A small compression spring (around 5 mm long, 2 mm outer diameter) provides the restoring force. You can salvage one from an old pen or a cheap mechanical key‑switch. The goal is just enough force to pull the armature back when the coil is off.

4. The Housing

A piece of acrylic or a 3‑D‑printed bracket holds everything in place. I like to use a 2 × 2 cm acrylic block with drilled holes for the coil leads, the reed, and the spring. It’s cheap, transparent, and lets you see the movement.

5. Miscellaneous

• 2 × 22 AWG wire for coil connections
• A small PCB or perfboard for mounting the reed and wiring
• A toggle switch or push‑button to control the coil voltage
• Heat‑shrink tubing and a bit of solder

Step‑by‑Step Build

Step 1: Prepare the Housing

Drill a 6 mm hole through the acrylic block for the coil leads. Cut a shallow groove (about 1 mm deep) where the armature will sit. This groove guides the steel shim so it moves straight up and down.

Step 2: Mount the Coil

Thread the coil leads through the holes and solder them to the perfboard. Keep the coil body snug against the acrylic so the magnetic field is centered over the armature groove.

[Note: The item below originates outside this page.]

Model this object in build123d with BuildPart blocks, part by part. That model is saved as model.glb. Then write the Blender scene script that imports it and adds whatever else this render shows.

Step 3: Install the Reed Switch

Place the reed switch on the perfboard directly under the coil’s magnetic center. The reeds should be oriented horizontally, parallel to the armature’s travel path. Solder short leads to the reed’s terminals – these will become the power contacts for your load.

Step 4: Add the Armature and Spring

Slide the steel shim into the groove, resting just above the reed. Insert the compression spring behind the shim, pressing against the back of the acrylic block. When the coil is off, the spring pushes the shim up, keeping the reed open.

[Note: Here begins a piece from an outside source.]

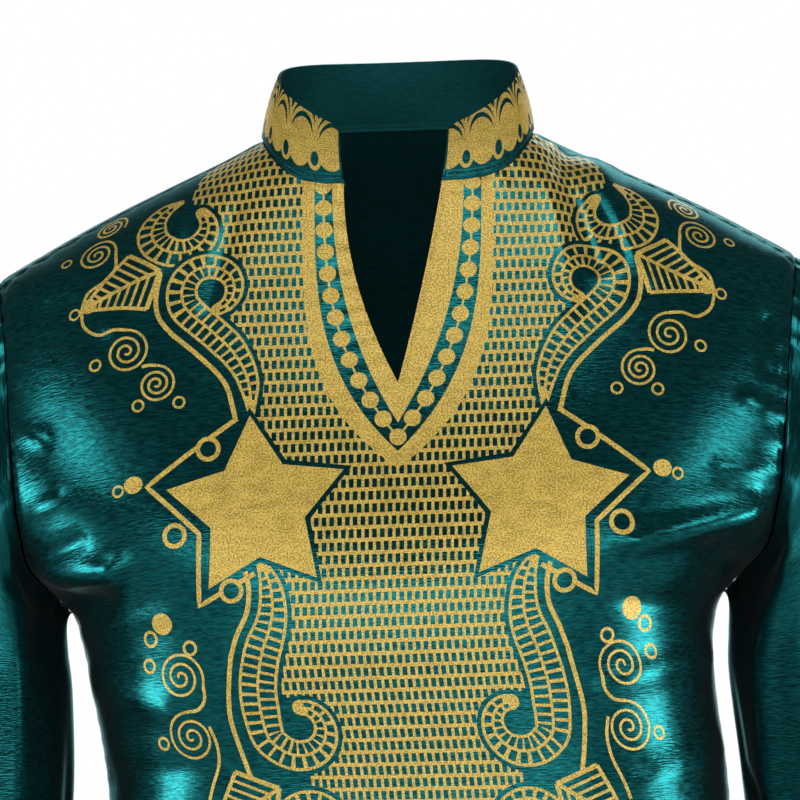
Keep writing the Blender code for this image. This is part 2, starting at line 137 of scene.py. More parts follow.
TORSO = (
    Section(-0.700, 0.2060, 0.1120, 0.1180),
    Section(-0.600, 0.1960, 0.1090, 0.1150),
    Section(-0.500, 0.1780, 0.1030, 0.1030),
    Section(-0.420, 0.1685, 0.1020, 0.0930),
    Section(-0.355, 0.1675, 0.1070, 0.0920),
    Section(-0.300, 0.1680, 0.1170, 0.0960),
    Section(-0.270, 0.1705, 0.1230, 0.0990),
    Section(-0.2515, 0.1765, 0.1255, 0.1010),
    Section(-0.240, 0.1880, 0.1265, 0.1025),
    Section(-0.225, 0.2080, 0.1265, 0.1040),
    Section(-0.200, 0.2285, 0.1245, 0.1060),
    Section(-0.160, 0.2410, 0.1150, 0.1070),
    Section(-0.120, 0.2385, 0.1010, 0.1040),
    Section(-0.090, 0.2255, 0.0890, 0.0990),
    Section(-0.072, 0.2150, 0.0820, 0.0940),
    Section(-0.057, 0.1900, 0.0760, 0.0890),
    Section(-0.037, 0.1520, 0.0680, 0.0810),
    Section(-0.024, 0.1240, 0.0630, 0.0740),
    Section(-0.0085, 0.0900, 0.0570, 0.0640),
    Section(0.000, 0.0740, 0.0540, 0.0580),
    Section(0.010, 0.0600, 0.0510, 0.0510),
)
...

Step 5: Wire the Control Circuit

Connect the coil to a 12 V source through your toggle switch. Add a diode (1N4007) across the coil terminals, cathode to the positive side, to protect against voltage spikes when the coil is turned off – a simple “flyback” diode.

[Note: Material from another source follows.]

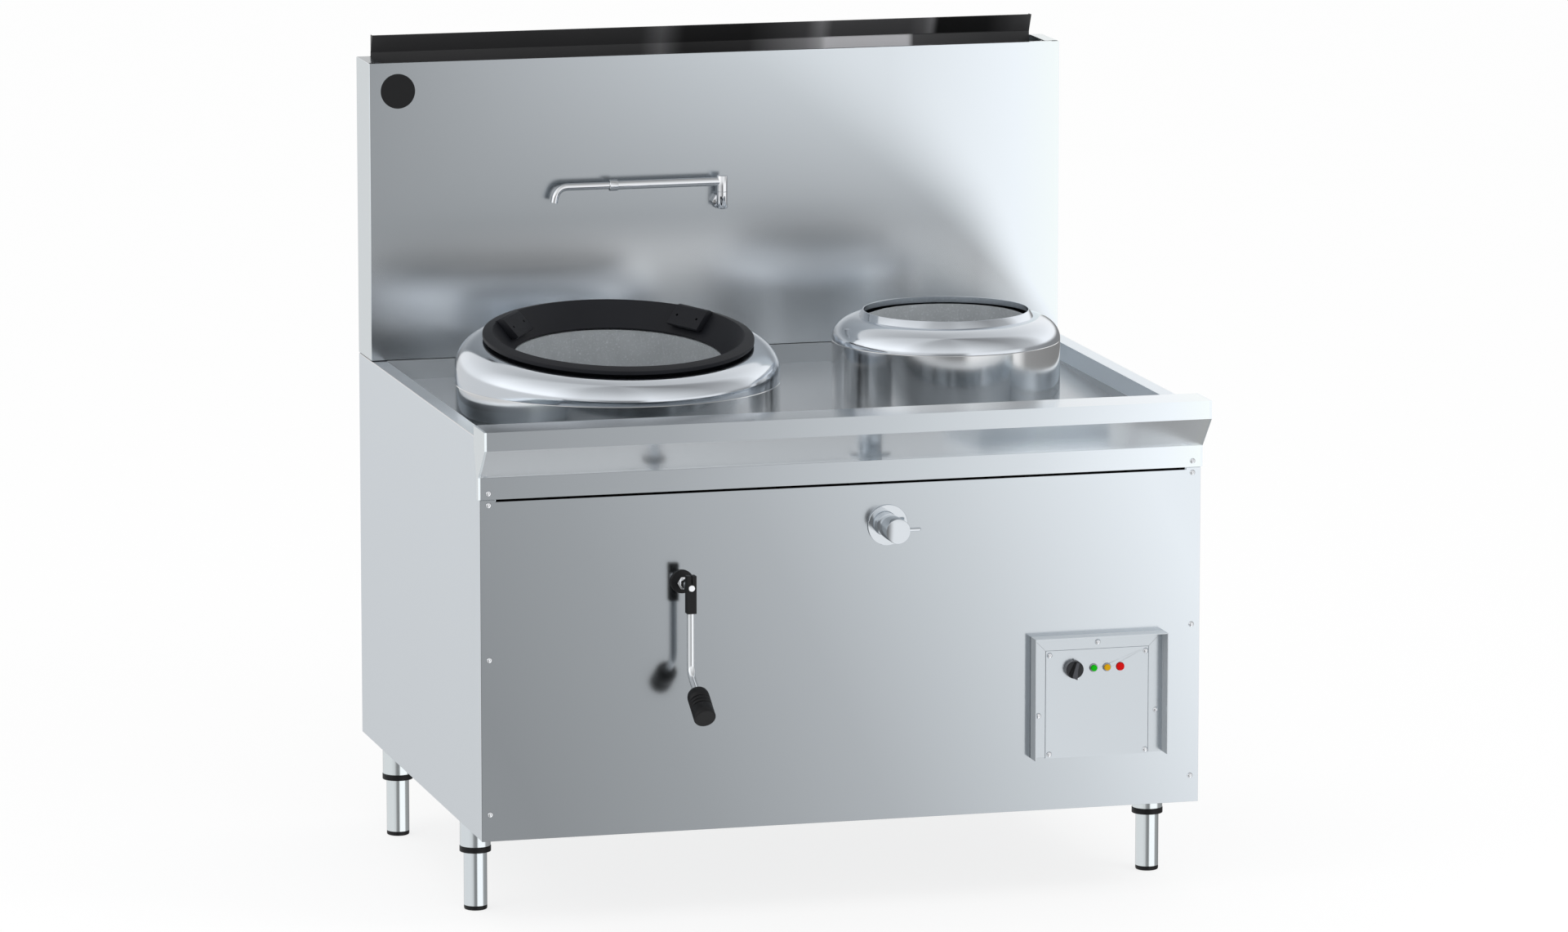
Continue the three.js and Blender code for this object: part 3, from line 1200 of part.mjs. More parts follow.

Wire the reed’s two terminals in series with the load you want to control (a 6 V lamp works nicely). The load’s other side goes back to the 12 V supply, completing the circuit.

Step 6: Test and Tweak

Power the coil and flip the toggle. You should hear a soft click as the shim snaps down, closing the reed and lighting the lamp. Release the toggle; the spring pulls the shim up, the reed opens, and the lamp goes dark. If the click feels weak, try a stiffer spring or a slightly heavier armature. If the reed never closes, check that the coil is centered and that the magnetic field reaches the reed – a small adjustment of the coil’s position often solves it.

Understanding What’s Happening Inside

When you apply 12 V across the coil, current flows and creates a magnetic field (think of a tiny bar magnet). This field pulls the ferrous shim toward the coil’s core. As the shim moves, it brings the reed’s metal contacts together, completing the power path for your load. The reed itself is made of a magnetic alloy that closes when exposed to a field, so you get a double magnetic action – the coil moves the shim, and the shim’s proximity triggers the reed.

When you turn the coil off, the magnetic field collapses. The stored energy in the coil tries to keep flowing, which is why we need the flyback diode – it gives the current a safe path to decay slowly, protecting your switch and power supply. Meanwhile, the spring’s stored mechanical energy pushes the shim back up, separating the reed contacts and opening the load circuit.

Scaling Up: From Lamp to Motor

The prototype described here handles a few hundred milliamps at low voltage. To switch a larger motor, you would:

• Use a reed switch rated for higher current (or a set of parallel reeds).
• Increase the coil size or use a higher voltage to generate a stronger magnetic pull.
• Choose a spring with enough force to overcome the motor’s inrush current without sticking.
• Add proper heat sinking for the coil and contacts.

The same basic layout works; you just scale the components to match the load.

A Little Anecdote

The first time I tried this design, I used a tiny magnetic latch from an old garage door opener as the armature. It was so strong that the reed never opened again – I had essentially built a permanent “on” switch. After a few minutes of frustration, I swapped in a thinner steel shim and the whole thing sprang back to life. That moment reminded me why I love DIY: every failure is a clue, not a dead end.

Wrapping Up

Building a DIY electromechanical power switch is a great way to see magnetic theory in action. You get to touch the moving parts, hear the click, and understand how a simple coil can control a load safely. With off‑the‑shelf components and a bit of patience, you can go from a schematic on a page to a working prototype on your bench in an afternoon.

Give it a try, tweak the spring, play with coil voltage, and you’ll quickly develop an intuition for magnetic actuation that will serve you well in larger automation projects. As always, stay safe, keep your work area tidy, and enjoy the satisfying “click” that tells you physics is working just as it should.